Why Don't Students Like School: Chapter 4

“Why Is It So Hard for Students to Understand Abstract Ideas?”

Excerpt From: Daniel T. Willingham. “Why Don't Students Like School?.” iBooks. https://itun.es/us/SexLw.l

“The cognitive principle that guides this chapter is:
We understand new things in the context of things we already know, and most of what we know is concrete.”

Understanding Is Remembering in Disguise
“What do cognitive scientists know about how students understand things?  The answer is that they understand new ideas (things they don’t know) by relating them to old ideas (things they do know).”

“One principle is the usefulness of analogies; they help us understand something new by relating it to something we already know about. ” 
i.e storytelling

“Another consequence of our dependence on prior knowledge is our need for concrete examples.”

“It’s not the concreteness, it’s the familiarity that’s important; but most of what students are familiar with is concrete, because abstract ideas are so hard to understand.”
This is exactly why I advocate using Undergrad Teaching Assistants in my class.  They let me know if the examples used in the lectures are "too out there" for the students in the class. Granted most Graduate students aren't too much older than the Undergrads, but they have a different perspective and they are taking more theoretical classes which can give them examples to use in class but may not be concrete enough for their students.

“So, understanding new ideas is mostly a matter of getting the right old ideas into working memory and then rearranging them—making comparisons we hadn’t made before, or thinking about a feature we had previously ignored.”

“No one can pour new ideas into a student’s head directly. Every new idea must build on ideas that the student already knows. ”

“To dig deeper into what helps students understand, we need to address these two issues. First, even when students “understand,” there are really degrees of comprehension. One student’s understanding can be shallow while another’s is deep. Second, even if students understand in the classroom, this knowledge may not transfer well to the world outside the classroom.”
This is where I struggle the most.  We teach how to do a screen print in Week 2, explain what it does, and then by Week 5 when the students have to do it for a project, they "forget" or can't transfer what we did in the classroom to their homework assignment.  I'm working on this by starting each project in class in a flipped classroom model.  IMHO flipping the classroom helps with getting things out of long term memory into working memory.

Why Is Knowledge Shallow?
“Rote knowledge might lead to giving the right response, but it doesn’t mean the student is thinking."
BUYA! This is my quote of the day! Students may be comfortable with technology but are they actually thinking about technology and how to use it effectively.

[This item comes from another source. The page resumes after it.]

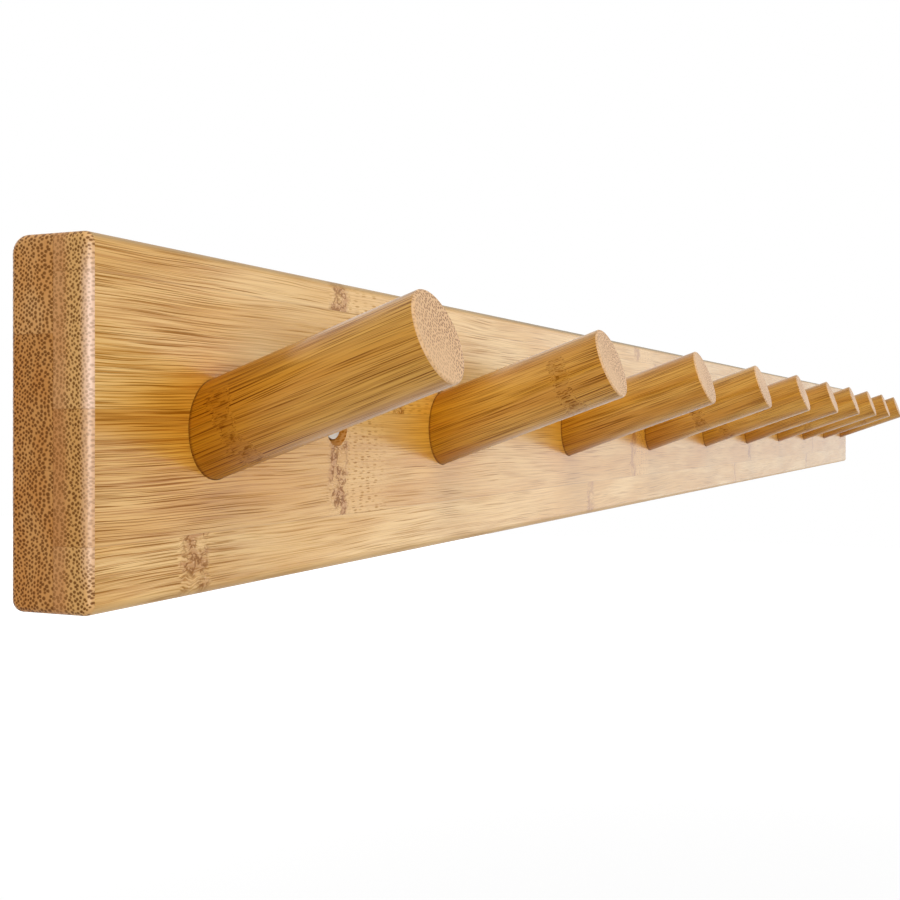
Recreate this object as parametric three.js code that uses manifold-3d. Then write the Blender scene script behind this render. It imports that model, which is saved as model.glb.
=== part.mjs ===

“Rote knowledge (as I’m using the term) means you have no understanding of the material.”

“Much more common than rote knowledge is what I call shallow knowledge, meaning that students have some understanding of the material but their understanding is limited.”

“A student with deep knowledge knows more about the subject, and the pieces of knowledge are more richly interconnected. The student understands not just the parts but also the whole. This understanding allows the student to apply the knowledge in many different contexts, to talk about it in different ways, to imagine how the system as a whole would change if one part of it changed, and so forth. ”

“In addition, the student would be able to consider what if questions...”

“They can think through this sort of question because the pieces of their knowledge are so densely interconnected.”

“Thus deep knowledge means understanding everything—both the abstraction and the examples, and how they fit together. ”

Why Doesn’t Knowledge Transfer?
“If someone understands an abstract principle, we expect they will show transfer. When knowledge transfers, that means they have successfully applied old knowledge to a new problem."

“When we read or when we listen to someone talking, we are interpreting what is written or said in light of what we already know about similar topics.”
This is what makes teaching at a University so difficult. Students coming from all over the world,all with different educational experiences and interpreting based on what they already know. I suppose this could be an argument for a "common core curriculum" (for lack of a better term) across the world, BUT there's that pesky "interpretation" piece.  No matter if there was a worldwide "common core curriculum" each and every student is going the make his/her own interpretations.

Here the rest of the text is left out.